Our article prompted a reply from the Commission, which insists the CORSIA system will not ground the bloc’s ETS. NGOs, however, refute that the offsetting scheme is free of issues.

Supersonic commercial aircraft could be due a revival. The US and Russia want more lenient standards to bring them back, while Europe is pushing for the new wave of ‘Concordes’ to meet the same criteria normal planes do.

NASA is getting in on the aviation development race too: it is trialling an electric plane in an effort to get ahead of future trends and set standards before the tech becomes ubiquitous. 

There is an unusual link between electric vehicles and space policy, and it involves prospecting satellites.

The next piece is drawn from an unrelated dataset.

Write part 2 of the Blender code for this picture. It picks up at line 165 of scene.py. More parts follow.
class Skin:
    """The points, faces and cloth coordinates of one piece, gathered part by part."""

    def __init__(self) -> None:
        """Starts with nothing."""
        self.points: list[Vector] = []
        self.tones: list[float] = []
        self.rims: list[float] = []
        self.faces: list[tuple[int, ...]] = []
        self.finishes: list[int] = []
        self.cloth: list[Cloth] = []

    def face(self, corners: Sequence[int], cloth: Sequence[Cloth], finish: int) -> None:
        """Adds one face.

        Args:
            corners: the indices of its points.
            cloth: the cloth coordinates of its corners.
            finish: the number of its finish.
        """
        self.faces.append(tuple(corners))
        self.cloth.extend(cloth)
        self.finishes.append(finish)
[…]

The EU’s dreams of dominating the battery market could hinge on finding raw materials at home using eyes in the sky. Read more here.

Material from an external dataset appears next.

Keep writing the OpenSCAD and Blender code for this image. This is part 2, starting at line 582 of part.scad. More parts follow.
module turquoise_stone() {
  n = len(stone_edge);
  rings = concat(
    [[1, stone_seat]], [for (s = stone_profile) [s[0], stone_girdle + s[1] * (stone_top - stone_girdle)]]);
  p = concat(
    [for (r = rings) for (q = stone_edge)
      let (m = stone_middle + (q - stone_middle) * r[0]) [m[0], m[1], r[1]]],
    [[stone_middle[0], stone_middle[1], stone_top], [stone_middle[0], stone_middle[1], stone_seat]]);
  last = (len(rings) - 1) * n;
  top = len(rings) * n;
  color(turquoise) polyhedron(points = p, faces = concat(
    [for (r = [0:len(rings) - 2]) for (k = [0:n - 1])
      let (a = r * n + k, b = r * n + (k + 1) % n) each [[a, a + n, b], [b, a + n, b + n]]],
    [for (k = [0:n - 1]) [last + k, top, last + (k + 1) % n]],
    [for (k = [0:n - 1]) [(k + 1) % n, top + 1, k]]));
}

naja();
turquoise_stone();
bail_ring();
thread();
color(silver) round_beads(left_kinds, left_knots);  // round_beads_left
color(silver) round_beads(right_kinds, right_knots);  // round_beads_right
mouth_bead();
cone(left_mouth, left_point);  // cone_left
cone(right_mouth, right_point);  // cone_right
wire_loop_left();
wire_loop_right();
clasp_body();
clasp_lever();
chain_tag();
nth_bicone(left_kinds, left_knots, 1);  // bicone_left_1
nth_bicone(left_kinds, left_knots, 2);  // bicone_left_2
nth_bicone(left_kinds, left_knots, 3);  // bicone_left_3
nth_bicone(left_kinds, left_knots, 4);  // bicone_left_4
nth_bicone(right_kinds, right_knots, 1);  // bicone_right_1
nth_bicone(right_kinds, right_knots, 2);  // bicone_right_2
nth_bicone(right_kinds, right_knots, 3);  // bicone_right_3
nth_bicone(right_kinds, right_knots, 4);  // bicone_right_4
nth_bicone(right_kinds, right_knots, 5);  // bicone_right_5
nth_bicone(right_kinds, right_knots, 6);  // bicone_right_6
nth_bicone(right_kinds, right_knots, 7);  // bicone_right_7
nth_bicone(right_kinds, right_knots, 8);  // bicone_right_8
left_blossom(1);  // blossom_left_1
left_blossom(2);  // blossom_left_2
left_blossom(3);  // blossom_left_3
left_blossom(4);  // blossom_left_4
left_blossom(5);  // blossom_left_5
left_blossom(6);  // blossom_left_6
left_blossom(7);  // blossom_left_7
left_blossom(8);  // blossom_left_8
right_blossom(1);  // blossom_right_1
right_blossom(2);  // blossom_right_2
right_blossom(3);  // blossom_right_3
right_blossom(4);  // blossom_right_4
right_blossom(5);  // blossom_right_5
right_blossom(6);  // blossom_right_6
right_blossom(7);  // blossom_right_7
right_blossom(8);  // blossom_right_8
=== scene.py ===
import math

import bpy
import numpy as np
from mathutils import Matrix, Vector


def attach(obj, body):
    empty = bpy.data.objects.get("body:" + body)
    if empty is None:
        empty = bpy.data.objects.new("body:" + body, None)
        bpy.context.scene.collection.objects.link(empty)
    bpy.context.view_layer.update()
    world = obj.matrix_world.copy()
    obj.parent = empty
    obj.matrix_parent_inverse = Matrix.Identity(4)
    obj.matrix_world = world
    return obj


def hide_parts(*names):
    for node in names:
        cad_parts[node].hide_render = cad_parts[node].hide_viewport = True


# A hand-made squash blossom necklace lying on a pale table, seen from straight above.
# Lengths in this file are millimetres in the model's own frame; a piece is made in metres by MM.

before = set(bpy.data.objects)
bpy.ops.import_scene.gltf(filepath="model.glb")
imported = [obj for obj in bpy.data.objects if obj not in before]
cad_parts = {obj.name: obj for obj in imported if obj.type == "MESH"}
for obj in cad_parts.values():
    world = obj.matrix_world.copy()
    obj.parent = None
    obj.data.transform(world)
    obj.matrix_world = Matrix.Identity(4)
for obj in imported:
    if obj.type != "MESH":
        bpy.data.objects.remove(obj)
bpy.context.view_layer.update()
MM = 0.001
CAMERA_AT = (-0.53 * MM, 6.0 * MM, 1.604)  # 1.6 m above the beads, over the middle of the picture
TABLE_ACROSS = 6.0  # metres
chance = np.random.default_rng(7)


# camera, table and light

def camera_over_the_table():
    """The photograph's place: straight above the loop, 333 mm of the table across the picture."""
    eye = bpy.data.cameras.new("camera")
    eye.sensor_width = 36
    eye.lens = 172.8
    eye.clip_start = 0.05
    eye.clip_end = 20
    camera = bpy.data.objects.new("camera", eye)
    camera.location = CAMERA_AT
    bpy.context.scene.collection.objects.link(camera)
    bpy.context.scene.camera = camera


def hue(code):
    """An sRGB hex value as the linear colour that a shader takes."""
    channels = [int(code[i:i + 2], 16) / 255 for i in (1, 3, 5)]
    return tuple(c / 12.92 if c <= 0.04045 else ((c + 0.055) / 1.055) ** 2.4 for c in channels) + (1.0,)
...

EU environment ministers fudged attempts to update an overall climate target but Denmark did propose a novel idea: a bloc-wide strategy to phase out petrol and diesel cars or at least measures that allow member states to ban their sale.

Still no confirmation on Hungary or Romania’s Commissioner candidate replacements. Rumours circulate that Ursula von der Leyen could switch their portfolios, giving Budapest transport and Bucharest enlargement. More when we know it.

In more technical news, a first round of talks on the Mobility Package 1 wrapped up. Transport chief Violeta Bulc said everyone around the table had shown a “clear commitment” to a solution.

Commission services announced that funding worth nearly €1 billion is on its way to Poland in order to upgrade its rail network. Improved safety and air quality are two of the main objectives.

Brussels traffic might be even worse than we thought, after von der Leyen announced she would set up home on the 13th floor of the Berlaymont, in part, to avoid the morning rush. Here’s a fictional telling of what might await her in those haunted hallways…

What else I’m reading

  • Hydrogen could power this superyacht [CNN]
  • Electric cars prompt calls for road tax [Guardian]
  • California to put clean trucks in the fast lane [CleanTechnica]
  • Air travel growth: ‘sustainable’ & ‘development not compatible [Euractiv]

Next stops

Ursula von der Leyen will have to confirm her two empty Commissioner slots and which jobs the candidates will hold. A final Parliament vote is scheduled for 23 October.

The next transport committee meeting will be on 6 November.